In theory, the solution to this is simple. Just in October, Hinge — another top-ranking dating app — released an update to its gender identity options. Hinge users can now ask to be seen in searches for ‘Non-binary,’ as well as further customise their preferences to e.g. specifically ‘Women’ and ‘Non-binary’ instead of simply ‘Everyone.’
The ease with which this added gender category functions on Hinge hollows out any functional excuse for Tinder and Bumble’s lack of gender options. However, tacking the ‘Non-binary’ gender category onto the existing structure of these apps fails to consider that, perhaps, many of the issues that LGBTQIA+ people have with these dating apps are because their algorithms centre almost entirely around gender.

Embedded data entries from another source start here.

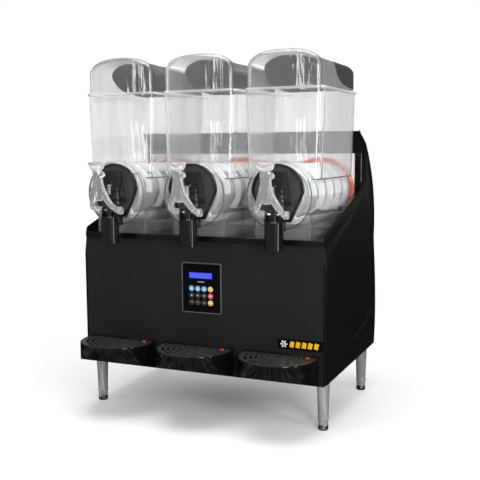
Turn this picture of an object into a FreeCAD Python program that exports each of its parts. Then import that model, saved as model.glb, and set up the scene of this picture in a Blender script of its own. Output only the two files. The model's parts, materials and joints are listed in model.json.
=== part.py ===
import FreeCAD, Part
import math
import os
import re
import Sketcher

# A countertop frozen-drink machine: three clear bowls in a row over a black case on four legs.
# Millimetres. +X is to the right of someone facing the taps, +Y goes into the machine, +Z is up,
# and the origin is on the floor, under the middle of the whole machine.

V = FreeCAD.Vector
doc = FreeCAD.newDocument("FrozenDrinkMachine")

# Driving dimensions. Heights in the case are from its underside, heights above the deck are from
# the deck, and depths are from the plane of the front panel unless the comment says otherwise.
SIZES = {
    # case
    "bowl_pitch": 197,
    "side_room": 4.5,
    "side_wall": 9,
    "case_depth": 414,
    "rear_bulge": 5,
    "leg_height": 105,
    "body_height": 306,
    "deck_thick": 6,
    "lip_rise": 4,
    "lip_drop": 8,
    "lip_reach": 3,
    "sheet_gauge": 1.5,
    "pan_flange": 15,
    "rear_inset": 21,
    "fin_height": 239,
    "fin_setback": 22,
    "motor_room": 124,
    "seal_margin": 8,
    "bulkhead_gauge": 3,
    "hood_wall": 2,
    # legs
    "leg_top_radius": 14,
    "leg_foot_radius": 11,
    "foot_radius": 11.5,
    "foot_height": 12,
    "leg_inset": 20,
    "front_leg_depth": 37,
    "rear_leg_inset": 62,
    # bowl
    "axis_height": 96,
    "bowl_wall": 3,
    "disc_reach": 17,
    "disc_thick": 4,
    "barrel_flare": 5,
    "seal_gap": 0.3,
    "seal_thick": 8,
    "hopper_front": 6,
    "hopper_setback": 22,
    "hopper_half": 88,
    "hopper_draft": 6,
    "hopper_top": 317,
    "hopper_bottom": 129,
    "hopper_corner": 18,
    "skirt_half": 64,
    "skirt_front": 6,
    "skirt_setback": 16,
    # lid
    "lid_lift": 0.3,
    "lid_flange": 5,
    "lid_overhang": 3,
    "dome_inset": 5,
    "dome_side": 60,
    "dome_crown": 24,
    "lid_wall": 2.5,
    # drum and auger
    "drum_radius": 50,
    "drum_wall": 2,
    "drum_front": 12,
    "auger_gap": 2,
    "auger_blade": 14,
    "auger_thick": 5,
    "auger_pitch": 60,
    "auger_clearance": 4,
    "hub_thick": 8,
    "shaft_radius": 8,
    "clearance": 0.3,
    "running_fit": 0.05,
    # tap
    "tap_reach": 43,
    "piston_radius": 14,
    "spout_wall": 5.7,
    "spout_drop": 14,
    "spout_height": 58,
    "ear_thick": 4,
    "pivot_height": 59,
    "pin_radius": 3,
    "pin_length": 63,
    "stem_half": 7,
    "stem_top": 81,
    "piston_lift": 14,
    "plate_thick": 7,
    "plate_radius": 57.5,
    # drip tray
    "tray_reach": 107,
    "tray_round_depth": 20,
    "tray_top": 63,
    "tray_back_rise": 6,
    "tray_slope": 0.32,
    "tray_wall": 3,
    "grille_thick": 3,
    "slot_width": 5,
    "slot_step": 11.5,
    "slot_first": 22,
    "slot_rings": 5,
    "stud_radius": 4,
    "stud_length": 12,
    "float_inset": 23,
    "stud_height": 45,
    "float_radius": 6,
    "float_stem_radius": 4.2,
    # control panel
    "bezel_side": 9,
    "bezel_height": 194,
    "bezel_width": 98,
    "bezel_tall": 114,
    "bezel_rim": 3,
    "bezel_proud": 3,
    "overlay_thick": 1.5,
    "key_radius": 6.3,
    "key_step_x": 15.5,
    "key_step_z": 15.4,
    "key_rise": 0.4,
    "display_width": 56,
    "display_tall": 13,
    "display_raise": 28,
    "board_setback": 12,
    "board_thick": 1.6,
    "board_margin": 8,
    "standoff_radius": 3,
    # inside the case
    "fan_radius": 84,
    "fan_side": -140,
    "fan_height": 110,
    "compressor_radius": 58,
    "compressor_side": 150,
    "compressor_depth": 235,
    "can_lift": 40,
    "can_height": 110,
    "can_end": 32,
    "foot_plate_half": 75,
    "foot_plate_depth": 45,
    "foot_plate_thick": 12,
    "core_half": 95,
    "core_height": 200,
    "core_lift": 8,
    "core_depth": 27,
    "core_gap": 29,
    "end_plate": 3,
    # back
    "air_slot_half": 85,
    "air_slot_height": 40,
    "air_slot_tall": 6,
    "air_slot_step": 14,
    "air_slots": 12,
    "inlet_side": 56,
    "inlet_height": 45,
    "inlet_width": 30,
    "inlet_tall": 26,
    "inlet_deep": 25,
    "inlet_floor": 8,
    "inlet_flange": 5,
    "inlet_rim": 3,
    "inlet_wall": 3,
    "screw_radius": 4,
    "screw_head": 2.2,
}

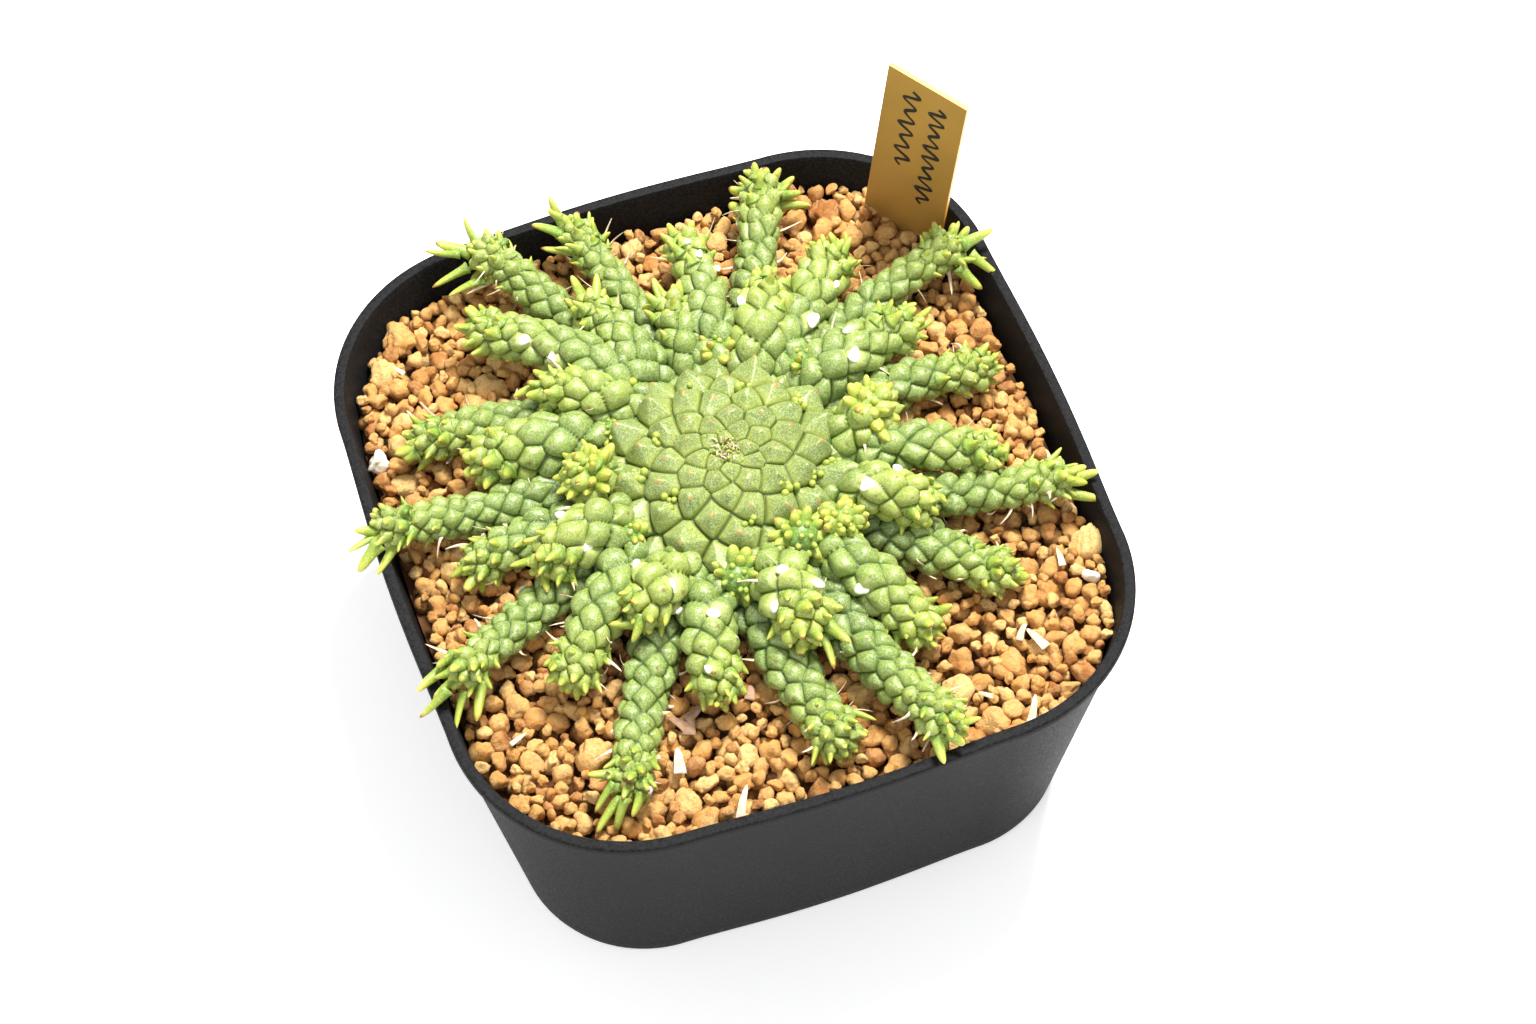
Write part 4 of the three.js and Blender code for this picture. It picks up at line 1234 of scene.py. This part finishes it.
def build_pot():
    """One closed skin: under the floor, out round the foot, up the wall, over the lip, and down inside."""
    rings = []

    def ring(points, z):
        rings.append(np.c_[points, np.full(len(points), z)])

    def inner(z, extra=0.0):
        return wall_outline(z, WALL + extra)

    foot = wall_outline(0, FOOT_WIDTH)
    ring(foot * CLOSED, FOOT_HEIGHT)
    ring(foot, FOOT_HEIGHT)
    ring(foot, FOOT_CHAMFER)
    ring(wall_outline(0, FOOT_WIDTH - FOOT_CHAMFER), 0)
    for turn in np.radians([90, 60, 30, 0]):
        ring(wall_outline(0, BASE_ROUND * (1 - math.cos(turn))), BASE_ROUND * (1 - math.sin(turn)))
    under = RIM_Z - LIP_DEPTH
    for z in np.linspace(1.5, under - 0.25, 24):
        ring(wall_outline(z, 0), z)
    ring(wall_outline(under, 0.16), under)
    ring(lip_outline(0.34), under)
    ring(lip_outline(0.06), under + 0.12)
    ring(lip_outline(0.0), under + 0.4)
    ring(lip_outline(0.02), RIM_Z - 0.42)
    for turn in np.radians([20, 45, 70, 90]):
        ring(lip_outline(0.02 + LIP_ROUND * (1 - math.cos(turn))), RIM_Z - LIP_ROUND * (1 - math.sin(turn)))
    ring(inner(RIM_Z, -0.2), RIM_Z)
    ring(inner(RIM_Z, -0.06), RIM_Z - 0.06)
    ring(inner(RIM_Z - 0.25), RIM_Z - 0.25)
    for z in np.linspace(RIM_Z - 2, FLOOR_TOP, 16):
        ring(inner(z), z)
    ring(inner(FLOOR_TOP) * CLOSED, FLOOR_TOP)
    points = np.concatenate(rings)
    faces = grid_faces(len(rings) + 1, len(rings[0])) % len(points)
    pot = add_mesh("pot_shell", points, faces, MATERIALS["pot"])
    cut_drains(pot)
    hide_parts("pot")
    pad = Parts()
    pad.add(*column(0, 0, CENTRE_PAD, 0, FOOT_HEIGHT + 0.3))
    pad.build("pot_centre_pad", MATERIALS["pot"], smooth=False)


# ---- Grit ----------------------------------------------------------------------------
def inside_pot(points, margin, z):
    """True where a point is at least `margin` inside the pot's inner wall at a height."""
    up = z / RIM_Z
    half = RIM_HALF * (BASE_TO_RIM + (1 - BASE_TO_RIM) * up) - WALL - LIP_PROUD * up
    corner = BASE_CORNER + (RIM_CORNER - LIP_PROUD - BASE_CORNER) * up - WALL
    q = np.abs(points) - (half - corner)
    far = np.linalg.norm(np.maximum(q, 0), axis=-1) + np.minimum(q.max(-1), 0) - corner
    return far < -margin


STONE_FLOOR = GRIT_Z - 5.2
STONE_TOP = GRIT_Z + 1.4
STONE_SIZES = (1.35, 2.3)
COARSE_SIZES, COARSE_SHARE = (2.2, 3.0), 0.06
FINE_SIZES, FINE_SHARE = (0.8, 1.3), 0.12
TOUCH = 0.87  # share of two radii at which two blocky stones meet
DROPS = 34  # places tried for each stone
# Stones that stand out, on the rim's plane as they are seen: [x, y, radius, material].
CHOSEN_STONES = [(-35.2, -39.6, 3.5, "grit"), (-41, 43, 2.8, "grit"), (20, -48, 2.9, "grit"),
                 (49, -30, 2.7, "grit"), (-51, 22, 1.9, "perlite"), (47, -36, 1.3, "perlite")]
STONES_AT_MOST = 6000
BATCH_POINTS = 90000  # in one mesh of stones
SHAPES_PER_LEVEL = 28
# After so many stones in a row find no room, only fine ones are tried, and then none.
COARSE_REFUSALS, ALL_REFUSALS = 1000, 1500


def settle_stones():
    """Stones dropped one at a time into the lowest place on offer. Returns centres and radii."""
    rng = rng_for(42)
    refused = 0
    places = np.empty((STONES_AT_MOST, 3))
    radii = np.empty(STONES_AT_MOST)
    count = len(CHOSEN_STONES)
    for k, (x, y, radius, _) in enumerate(CHOSEN_STONES):
        radii[k] = radius
        places[k] = seen_at(x, y, GRIT_Z + 0.7 - 0.45 * radius)
    half = RIM_HALF - 3
    while count < STONES_AT_MOST:
        radius = rng.uniform(*(STONE_SIZES if rng.random() > COARSE_SHARE else COARSE_SIZES))
        if rng.random() < FINE_SHARE or refused > COARSE_REFUSALS:
            radius = rng.uniform(*FINE_SIZES)
        options = rng.uniform(-half, half, (DROPS, 2))
        fits = inside_pot(options, radius * 0.92, GRIT_Z) & (np.hypot(*options.T) > HEAD_RADIUS - 6)
        options = options[fits]
        if not len(options):
            continue
        gap = options[:, None] - places[None, :count, :2]
        flat = (gap ** 2).sum(-1)
        touch = (radii[:count] + radius) * TOUCH
        lift = np.sqrt(np.maximum(touch ** 2 - flat, 0))
        stacked = np.where(flat < touch ** 2, places[:count, 2] + lift, -1e9)
        z = np.full(len(options), STONE_FLOOR + radius)
        z = np.maximum(z, stacked.max(1))
        best = int(np.argmin(z + radius * 0.3))
        if z[best] + radius > STONE_TOP:
            refused += 1
            if refused > ALL_REFUSALS:
                break
            continue
        places[count] = (*options[best], z[best])
        radii[count] = radius
        count += 1
    return places[:count], radii[:count]


def is_on_top(places, radii, k):
    """True where no higher stone covers stone k."""
    covers = np.hypot(*(places[:, :2] - places[k, :2]).T) < 0.5 * (radii + radii[k])
    return not np.any(covers & (places[:, 2] > places[k, 2] + 0.5))


def build_grit():
    """The stones, in a few meshes, with the finest shapes for those on top."""
    rng = rng_for(43)
    places, radii = settle_stones()
    shapes = {level: [stone_shape(level, rng) for _ in range(SHAPES_PER_LEVEL)] for level in BALLS}
    on_top = np.array([is_on_top(places, radii, k) for k in range(len(places))])
    order = np.lexsort((places[:, 0], ~on_top))
    batch, number = Parts(), 1
    tones = np.clip(rng.normal(0.5, 0.3, len(places)), 0, 1)
    for k in order:
        level = 2 if (not on_top[k]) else 4 if radii[k] > 2.6 else 3
        shape, faces = shapes[level][rng.integers(len(shapes[level]))]
        body = shape @ turn_matrix(rng).T * radii[k] + places[k]
        if k < len(CHOSEN_STONES) and CHOSEN_STONES[k][3] == "perlite":
            stone = add_mesh(f"pale_stone_{k}", body, faces, MATERIALS["perlite"])
            continue
        # depth is how far below the grit's top each point lies; the grit material turns it into painted
        # shade.
        batch.add(body, faces, tone=tones[k], depth=np.clip((GRIT_Z + 0.4 - body[:, 2]) / 3.2, 0, 1))
        if batch.count > BATCH_POINTS:
            finish_stones(batch, number)
            batch, number = Parts(), number + 1
    if batch.count:
        finish_stones(batch, number)


def finish_stones(batch, number):
    stones = batch.build(f"grit_stones_{number}", MATERIALS["grit"])
    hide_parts("grit")


def build_bed():
    """The mass of grit below the loose top stones, darker in colour as painted shade for the gaps between
    them.
    """
    rings = []
    for z in (GRIT_LOW[2], STONE_FLOOR + 1.6):
        edge = wall_outline(z, WALL + 0.3)
        rings.append(np.c_[edge, np.full(len(edge), z)])
    bottom, top = (ring * [CLOSED, CLOSED, 1] for ring in rings)
    points = np.concatenate([bottom, rings[0], rings[1], top])
    bed = add_mesh("grit_bed_painted_shade", points, grid_faces(4, len(top)), MATERIALS["bed"], smooth=False)
    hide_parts("grit")


# Loose husks and papery flakes on the grit, as they are seen: [x, y, length, width, turn in degrees].
HUSKS = [(-23.3, -44.8, 4.4, 2.0, 75), (-17, -55, 5.0, 1.6, 68), (30, -55, 4.6, 1.5, 55),
         (35, -43, 5.0, 1.7, 115), (33.5, -41, 4.0, 1.3, 60), (-45, -33, 3.0, 0.9, 20),
         (-30, -36, 3.4, 0.9, 35), (24, -50, 2.6, 0.9, 150), (44, -31, 3.4, 1.2, 80),
         (-43, 38, 2.8, 0.8, 130)]
FLAKES = [(-19.5, -39.1, 4.6, 2.2, 62), (-18.2, -37.8, 4.2, 1.8, 20), (-21.0, -38.6, 4.0, 1.7, 112),
          (-9.1, -37.1, 3.2, 1.7, 60)]


def build_litter():
    rng = rng_for(90)
    for name, material, places in (("husks", "husk", HUSKS), ("papery_flakes", "papery", FLAKES)):
        litter = Parts()
        for x, y, length, width, degrees in places:
            turn = math.radians(degrees)
            heading = unit([math.cos(turn), math.sin(turn), rng.uniform(0.05, 0.35)])
            across = np.array([-math.sin(turn), math.cos(turn), rng.uniform(-0.3, 0.3)])
            middle = seen_at(x, y, GRIT_Z + 1.7)
            bend = np.array([*rng.normal(0, 0.12, 2), -0.18])
            shape, faces, _ = blade(middle - heading * length / 2, heading, bend, across, length, width,
                                    flat=0.16, sharp=0.45, flare=0.1, rings=12, sides=10)
            litter.add(shape, faces)
        litter.build(name, MATERIALS[material])


build_pot()
build_grit()
build_bed()
build_litter()


# ---- Name tag ------------------------------------------------------------------------
def tag_frame():
    """The tag's centre, its directions along and up, and its outward face, from its CAD solid, with the
    points sampled on it.
    """
    points, area = surface_samples("name_tag")
    centre = np.average(points, axis=0, weights=area)
    spread = np.cov((points - centre).T, aweights=area)
    _, axes = np.linalg.eigh(spread)
    upward = axes[:, 2] * np.sign(axes[2, 2])
    facing = axes[:, 0] * (-1 if axes[:2, 0] @ centre[:2] > 0 else 1)
    along = np.cross(upward, facing)
    return centre, along, upward, facing, points


def tag_material():
    s = Shader("tag_plastic", roughness=0.38, specular=0.45)
    _, _, _, facing, _ = tag_frame()
    geometry = s.nodes.new("ShaderNodeNewGeometry")
    dot = s.nodes.new("ShaderNodeVectorMath")
    dot.operation = "DOT_PRODUCT"
    s.links.new(geometry.outputs["True Normal"], dot.inputs[0])
    dot.inputs[1].default_value = tuple(facing)
    # Painted glow: the tag's edges, away from its broad faces, get a bright yellow that stands in for light
    # shining through the plastic.
    rim = s.span(s.math("ABSOLUTE", dot.outputs["Value"]), 0.3, 0.8, 1.0, 0.0)
    face = s.mix(s.span(s.noise(60, 2.0), 0.3, 0.7), linear(172, 130, 62), linear(160, 122, 58))
    s.colour(s.mix(rim, face, linear(240, 172, 60)))
    s.bump((s.noise(1500, 2.0), 0.02, 0.3))
    return s.material


# Wavy pen strokes down the tag: [place across it, where it starts and ends as shares of the tag's
# height above the grit, number of waves].
PEN_LINES = [(0.36, 0.10, 0.78, 9), (-0.32, 0.08, 0.60, 6)]
PEN_POINTS = 160
PEN_SWAY = 1.45


def build_tag():
    """The CAD tag with its own material, and pen strokes on its outward face."""
    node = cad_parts["name_tag"]
    node.data.materials.clear()
    node.data.materials.append(tag_material())
    centre, along, upward, facing, points = tag_frame()
    local = (points - centre) @ np.stack([along, upward, facing], -1)
    half, top, face = np.abs(local[:, 0]).max(), local[:, 1].max(), local[:, 2].max()
    out_of_grit = top - (GRIT_Z - centre[2])
    parts = Parts()
    for across, first, last, waves in PEN_LINES:
        span = np.linspace(0, 1, PEN_POINTS)
        y = top - (first + (last - first) * span) * out_of_grit
        sway = np.sin(span * waves * 2 * math.pi) * (0.75 + 0.25 * np.sin(span * 17))
        line = np.stack([across * half + PEN_SWAY * sway, y, np.full(PEN_POINTS, face + 0.02)], -1)
        tangent = unit(np.gradient(line, axis=0))
        side = np.stack([-tangent[:, 1], tangent[:, 0], np.zeros(PEN_POINTS)], -1)
        edge = side * (0.33 + 0.06 * np.sin(span * 31))[:, None]
        lift = np.array([0, 0, 0.03])
        rows = np.stack([line - edge, line - edge * 0.7 + lift, line + edge * 0.7 + lift, line + edge], 1)
        world = rows.reshape(-1, 3) @ np.stack([along, upward, facing]) + centre
        parts.add(world, grid_faces(PEN_POINTS, 4))
    ink = parts.build("tag_scribble", MATERIALS["ink"])


build_tag()


# ---- Stage, lights and camera --------------------------------------------------------
FLOOR_GLOW = 0.37
SKY_STRENGTH = 0.62
SENSOR_WIDTH = 36


def build_stage():
    """A wide pale floor just under the pot."""
    bpy.ops.mesh.primitive_plane_add(size=6, location=(0, 0, -0.0002))
    floor = bpy.context.object
    floor.name = "floor"
    s = Shader("floor", roughness=0.9, specular=0.1)
    s.colour(s.mix(s.span(s.noise(4), 0.3, 0.7), (0.93, 0.93, 0.93, 1), (0.95, 0.95, 0.95, 1)))
    s.surface.inputs["Emission Color"].default_value = (1, 1, 1, 1)
    s.surface.inputs["Emission Strength"].default_value = FLOOR_GLOW
    floor.data.materials.append(s.material)


def area_light(name, place, target, size, power, colour=(1, 1, 1)):
    light = bpy.data.lights.new(name, "AREA")
    light.shape = "DISK"
    light.size = size
    light.energy = power
    light.color = colour
    lamp = bpy.data.objects.new(name, light)
    lamp.location = place
    lamp.rotation_euler = (Vector(target) - Vector(place)).to_track_quat("-Z", "Y").to_euler()
    bpy.context.scene.collection.objects.link(lamp)


build_stage()
TARGET = (0, 0, RIM_Z * MM)
area_light("key", (0.24, 0.22, 0.86), TARGET, 0.26, 18.0, (1.0, 0.99, 0.97))
area_light("fill", (-0.5, -0.6, 0.8), TARGET, 1.2, 5.0, (0.98, 0.99, 1.0))
world = bpy.data.worlds.new("studio")
world.use_nodes = True
world.node_tree.nodes["Background"].inputs["Color"].default_value = (1, 1, 1, 1)
world.node_tree.nodes["Background"].inputs["Strength"].default_value = SKY_STRENGTH
bpy.context.scene.world = world
bpy.context.scene.view_settings.view_transform = "Standard"


def build_camera():
    place, right, above, back = view_axes()
    data = bpy.data.cameras.new("camera")
    data.lens = LENS
    data.sensor_width = SENSOR_WIDTH
    data.clip_start = 0.01
    camera = bpy.data.objects.new("camera", data)
    turned = Matrix([list(row) for row in np.stack([right, above, back], -1)])
    camera.matrix_world = Matrix.Translation(place * MM) @ turned.to_4x4()
    bpy.context.scene.collection.objects.link(camera)
    bpy.context.scene.camera = camera


build_camera()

Firstly, it still positions gender identity as the most important part of attraction, no matter how many genders they add, failing to acknowledge that attraction is complex and multifaceted and that for many of us, someone’s gender label is far less important than other aspects of their being. Secondly, it produces a strict and categorical way of looking at the genders of others I would argue doesn’t reflect the messy, nuanced way we perceive gender and fall for each other in lived reality.
The algorithmic exclusion of non-binary people from dating apps provides us with an opportunity to imagine what dating apps actually made with LGBTQIA+ people in mind could look like. What if we had a dating app that was focussed on the complexity of attraction and considered our many facets as people? What if gender wasn’t even part of the algorithm? What new kinds of connections would that app make possible? What norms of gender would that perpetuate? What world would it be actively shaping into being? Is that not the world many of us — and not just LGBTQIA+ people — want?
Alas, until that app exists, I’ll stick to yearning in the real world.